Increased competition from rivals and private labels MKW 3440 Colgate-Palmolive company, simply known as, Colgate, is one of the world's largest consumer products companies by market share, with a commercial presence in more than five continents. In the past decade, particularly in the personal care and home care segments, Colgate has faced vigorous competition across the globe. Rivals include, large multinational corporations, local corporations as well as private label brands or store brands, of large retailers such as WalMart, Target, and other supermarket chains. Although Colgate's exposure to private labels is limited, the company’s primary objective remains to increase its organic growth by penetrating emerging markets.
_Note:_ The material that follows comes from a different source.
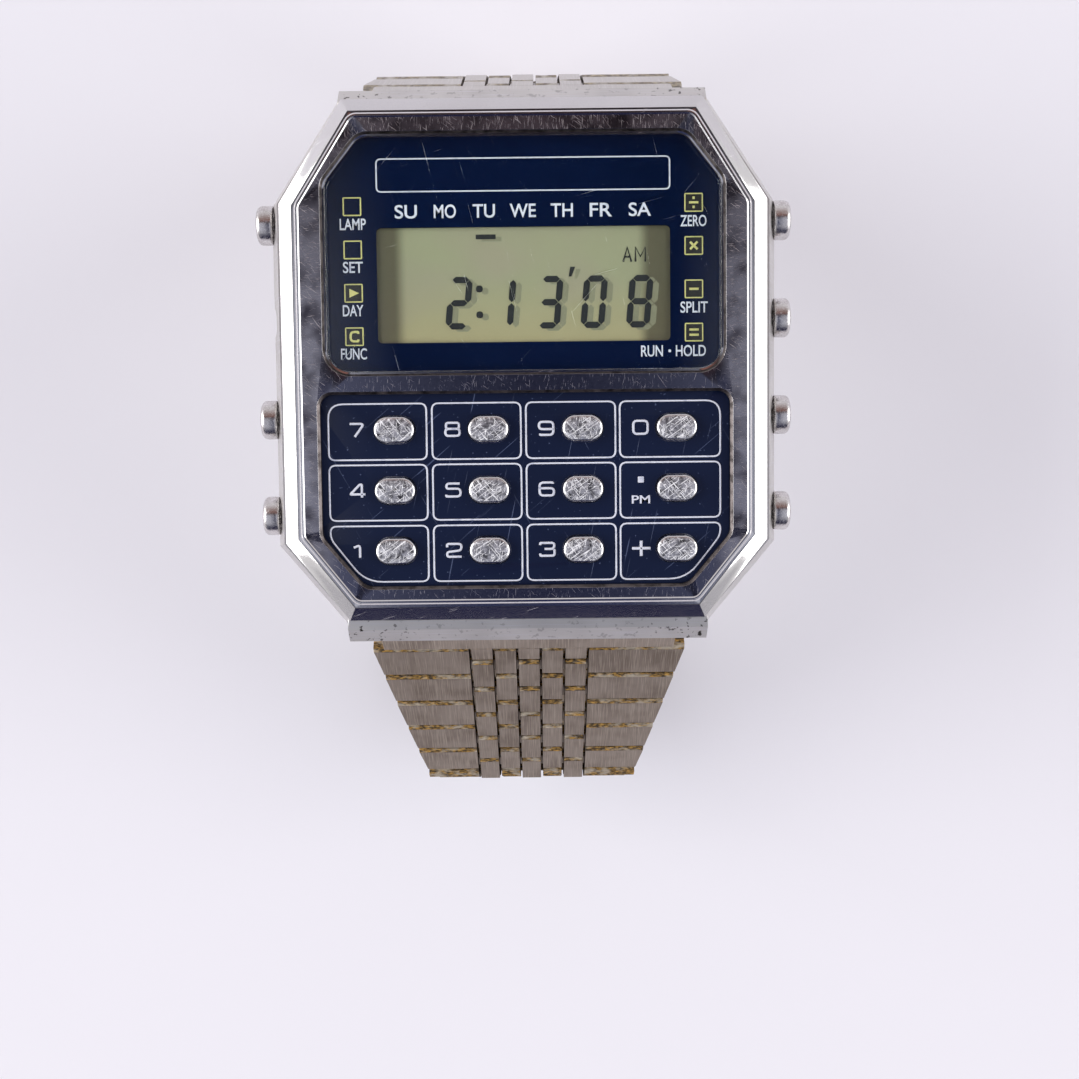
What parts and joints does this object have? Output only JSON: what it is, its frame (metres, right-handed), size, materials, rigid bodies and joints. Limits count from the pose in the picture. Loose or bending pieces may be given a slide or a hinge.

In order for the company to accomplish this goal, it is advised that Colgate watches out, for the private label trend. According to Euromonitor International (2011), private label brands from large retailers are now considered to be highly sophisticated and an attractive alternative to customers, particularly in emerging markets, as these products, often sell at lower price points and the retailers have the point of sale data on consumer behaviour, and are therefore in a better position to understand the consumer’s behaviour. This trend, may become problematic for Colgate in the near future, as private label brands are expected to increase and be high on retailers agendas, directly affecting the company in several aspects of business, including, the pricing of its products, promotional activities, new product introductions, profitability and market share.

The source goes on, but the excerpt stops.